You are overthinking this.
 
  • #14
haruspex said:
The meaning of the given irradiation needs to be clarified. Is it an average over the whole Earth's surface, over 24 hours, or, the local value when the sun is overhead? Or something else? From what I see on the net, it is the value of the 'solar constant'. That makes it the overhead sun value, at top of atmosphere.
But as I wrote, you then need to suppose the incoming power gets spread uniformly over the Earth's surface, so the average power per unit area will be a lot less.

This is the questionA perfect blackbody is an object that perfectly absorbs and emits radiation across all wavelengths. A very simple 'climate' model is to assume that the Earth is a perfect blackbody and that the temperature is uniform over the surface. Using this model and 6371km for the Earth's radius, calculate the surface temperature of the Earth in Celcius assuming that the incident solar radiation is 1367 W/m2 (a possible value for the varying solar constant) and the temperature of space is 0K
 
  • #15
MrAnchovy said:
Your answer is too high, so you seem to be assuming that the area over which the 1367 W/m2 is relevant is larger than it is. Why could this be? The radius of the Earth is a hint (you can use it if you want, but you don't actually need it).
what do you mean ... ==;;
So without using the Earth's radius. I just use σεT^4 and get 394 kelvin ??
can you stop asking rhetorical questions and just tell me... really stressed out here
 
  • #16
They are not rhetorical, I want you to answer them: that's how it works here.

I'll try once more: from what area does the Earth radiate heat?
 
  • #17
jamesfirst said:
This is the questionA perfect blackbody is an object that perfectly absorbs and emits radiation across all wavelengths. A very simple 'climate' model is to assume that the Earth is a perfect blackbody and that the temperature is uniform over the surface. Using this model and 6371km for the Earth's radius, calculate the surface temperature of the Earth in Celcius assuming that the incident solar radiation is 1367 W/m2 (a possible value for the varying solar constant) and the temperature of space is 0K
Exactly. From https://en.wikipedia.org/wiki/Solar_constant:
"The solar constant, a measure of flux density, is the conventional name for the mean solar electromagnetic radiation (the solar irradiance) per unit area that would be incident on a plane perpendicular to the rays, [at our distance from the Sun]"
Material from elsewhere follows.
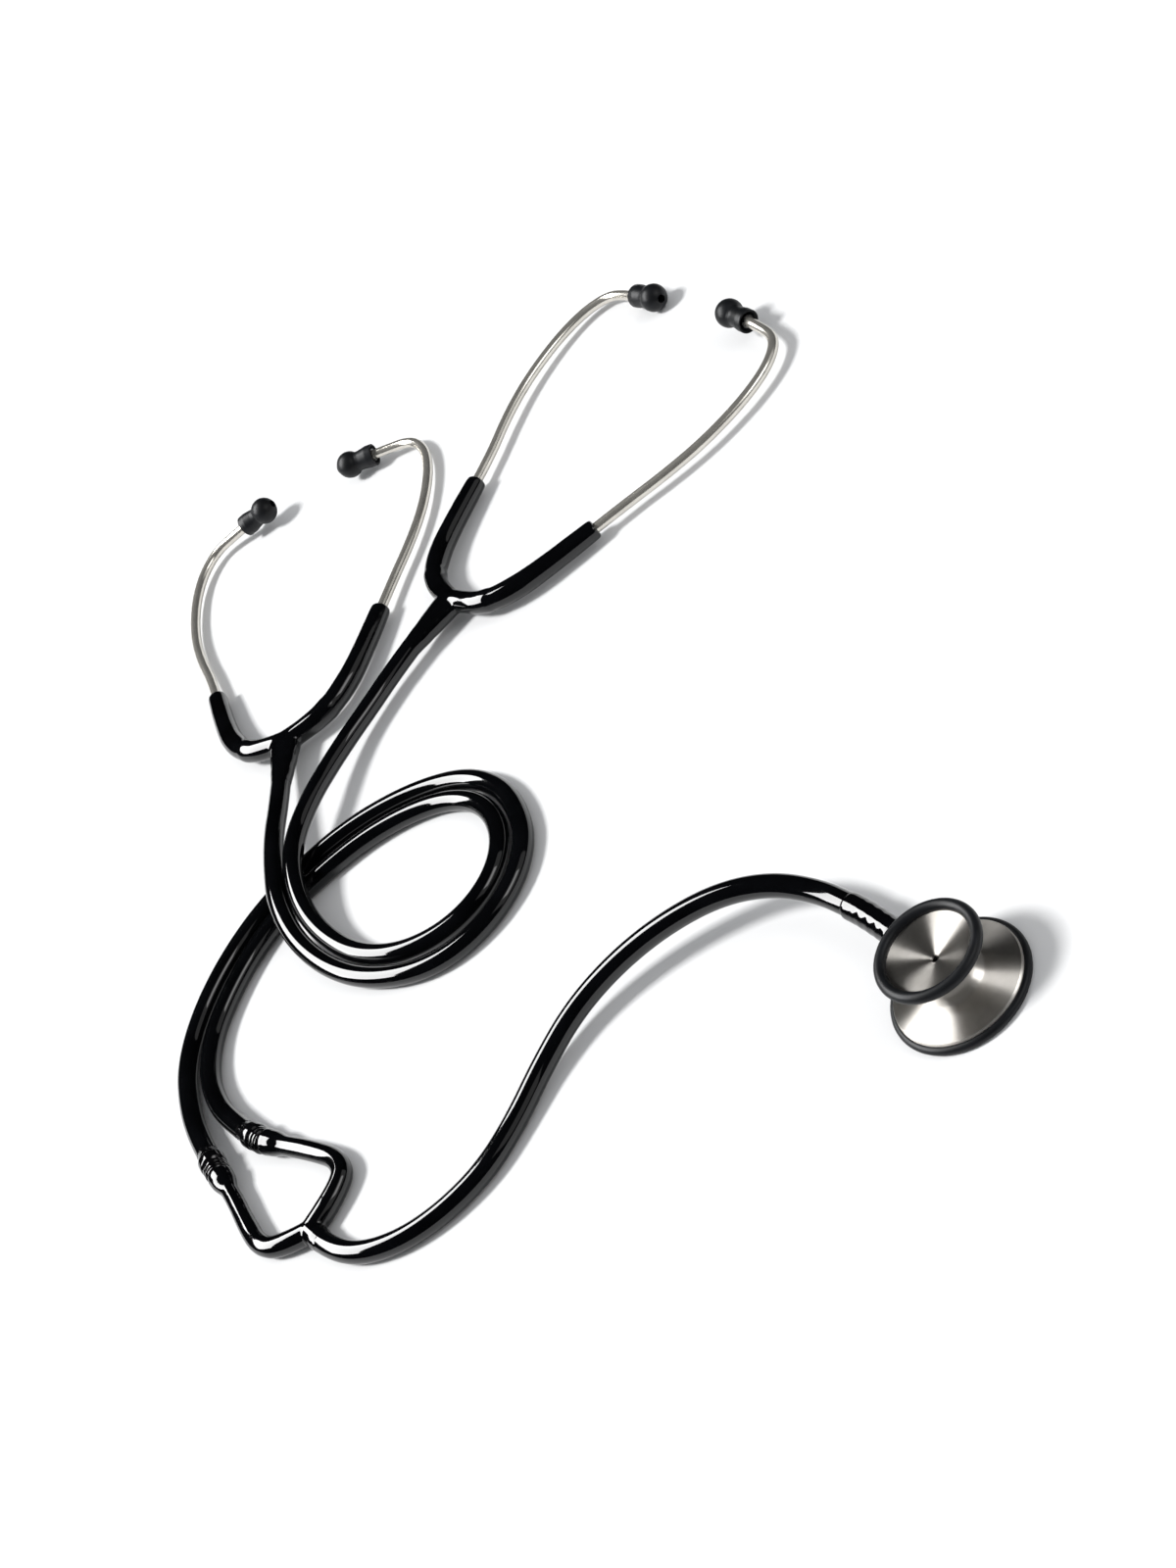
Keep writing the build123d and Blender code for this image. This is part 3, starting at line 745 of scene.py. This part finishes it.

So, first thing to calculate is the total flux that lands on the Earth. Don't worry about the exact value (it won't matter), just take the radius of the Earth to be R. In terms of R, what is the total flux striking the Earth?
Next, what is the flux per unit area of the Earth's surface?
MrAnchovy said:
You are overthinking this.
Not at all. This is precisely how this problem needs to be approached. (Except, I didn't need to mention "at top of atmosphere", since we are assuming none.)
 
  • #18
haruspex said:
So, first thing to calculate is the total flux that lands on the Earth. Don't worry about the exact value (it won't matter), just take the radius of the Earth to be R. In terms of R, what is the total flux striking the Earth?
Next, what is the flux per unit area of the Earth's surface?
how do you calculate this ? do you use I=Isun (R/d)^2 ?
 
  • #19
jamesfirst said:
how do you calculate this ? do you use I=Isun (R/d)^2 ?
I assume your 'd' is distance from the Sun. That's already taken into account in the number you are given - it's the flux per unit area at our distance from the Sun. What area do you need to multiply that by to get the total flux striking the Earth?
 
  • #20
haruspex said:
I assume your 'd' is distance from the Sun. That's already taken into account in the number you are given - it's the flux per unit area at our distance from the Sun. What area do you need to multiply that by to get the total flux striking the Earth?
area of the Earth ?
 
  • #21
jamesfirst said:
area of the Earth ?
Look at it from the perspective of rays coming from the Sun. What does Earth look like?
 
  • #22
haruspex said:
Look at it from the perspective of rays coming from the Sun. What does Earth look like?
a 2d circle
 
  • #23
jamesfirst said:
a 2d circle
Right. So given the flux density, what total flux hits the Earth?
 
  • #24
haruspex said:
Right. So given the flux density, what total flux hits the Earth?
1367 * Pi (radius of earth) ^2
 
  • #25
jamesfirst said:
1367 * Pi (radius of earth) ^2
Right.
The question requires you to assume the whole Earth's surface is at the same temperature. If that temperature is T and the radius is R, what's the total flux being emitted?
 
  • #26
haruspex said:
The question requires you to assume the whole Earth's surface is at the same temperature. If that temperature is T and the radius is R, what's the total flux being emitted?
dunno
 
  • #27
jamesfirst said:
dunno
In your OP you quoted a formula. That formula tells you the flux density of emitted radiation. What do you need to do get from that the total flux emitted?